In a circus performance, a monkey on a sled is given an initial speed of 4.3 m/s up a 24◦ incline. The combined mass of the monkey and the sled is 22.5 kg, and the coefficient of kinetic friction between the sled and the incline is 0.45. How far up the incline does the sled move?

Answer 1

Answer:

d = 1.15 m

Explanation:

• In absence of friction, the change in kinetic energy of the combined mass of the monkey and the sled, must be equal (with opposite sign), to the change in gravitational potential energy:

        ΔK = -ΔU

• When friction is not negligible, the change in mechanical energy, must be equal to the work done by non-conservative forces (kinetic friction in this case):

       ΔK + ΔU = Wnc (1)

• As the monkey + sled reach to the maximum distance up the incline, they will come momentarily to a stop, so the final kinetic energy is 0.

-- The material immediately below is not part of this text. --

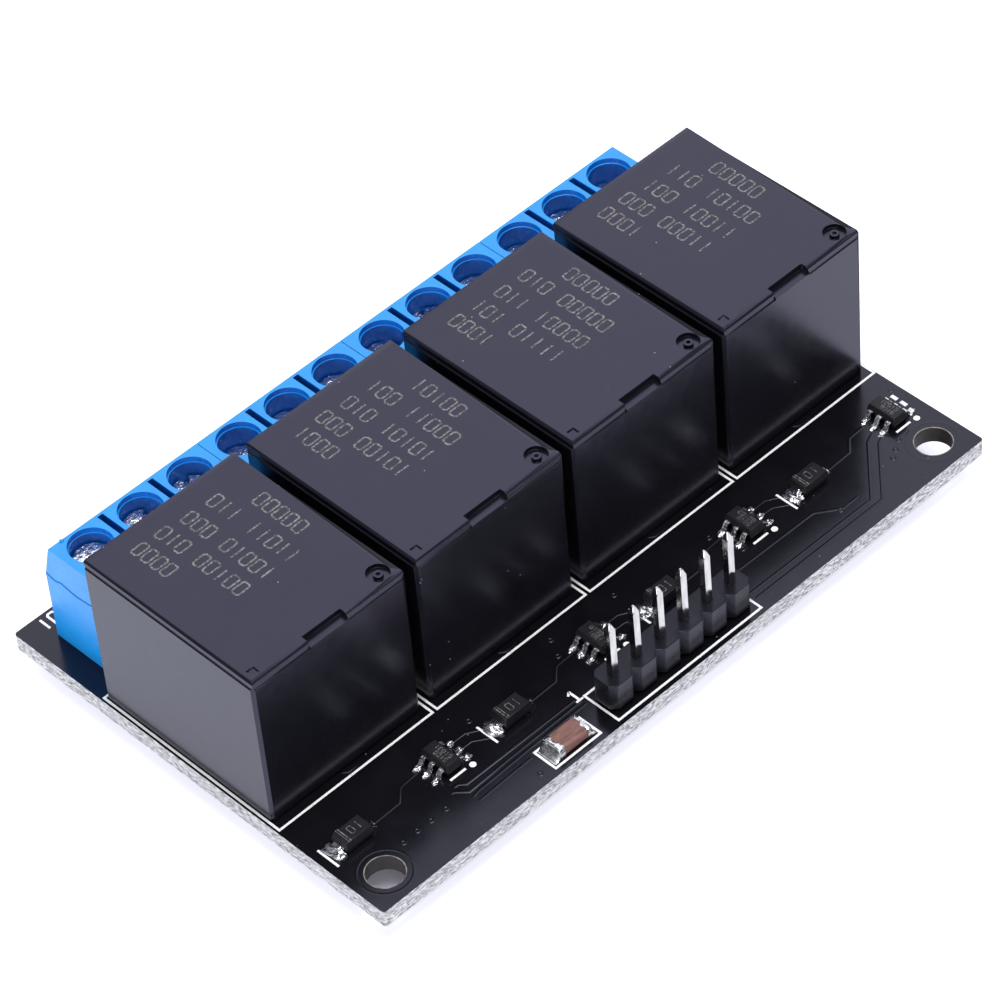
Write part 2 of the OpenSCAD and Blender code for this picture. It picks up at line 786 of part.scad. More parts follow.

        $(K_{f} -K_{o}) = 0 - \frac{1}{2} * m*v_{o} ^{2} = -\frac{1}{2} *22.5kg*(4.3m/s)^{2} = -208.1J$

• The change in gravitational energy, can be written as follows:

        $(U_{f} - U_{o} ) = m*g*h - 0 = m*g*h = \\ \\ 22.5 kg*9.8 m/s2*d*sin (24 deg) = 89.7J*d$

• The sum of these two quantities, must be equal to the work done by the friction force, along the distance d up the incline:

        $W_{nc} = -\mu k*N*d$

• The normal force, always normal to the surface, must be equal and opposite to the component of the weight normal to the incline:

        $N = m*g*cos \theta = m*g*cos (24 deg) = \\ \\ 22.5 kg*9.8m/s2*0.913 = 201.4 N$

• Replacing in the equation for Wnc:

        $W_{nc} = -\mu k*N*d = -0.45*201.4 N*d = -90.6 N*d$

• We can return to the equation (1) and solve for d:

        $-208.1 J + 89.7N*d = -90.6N*d\\\\ d = \frac{208.1}{180.3} =1.15 m$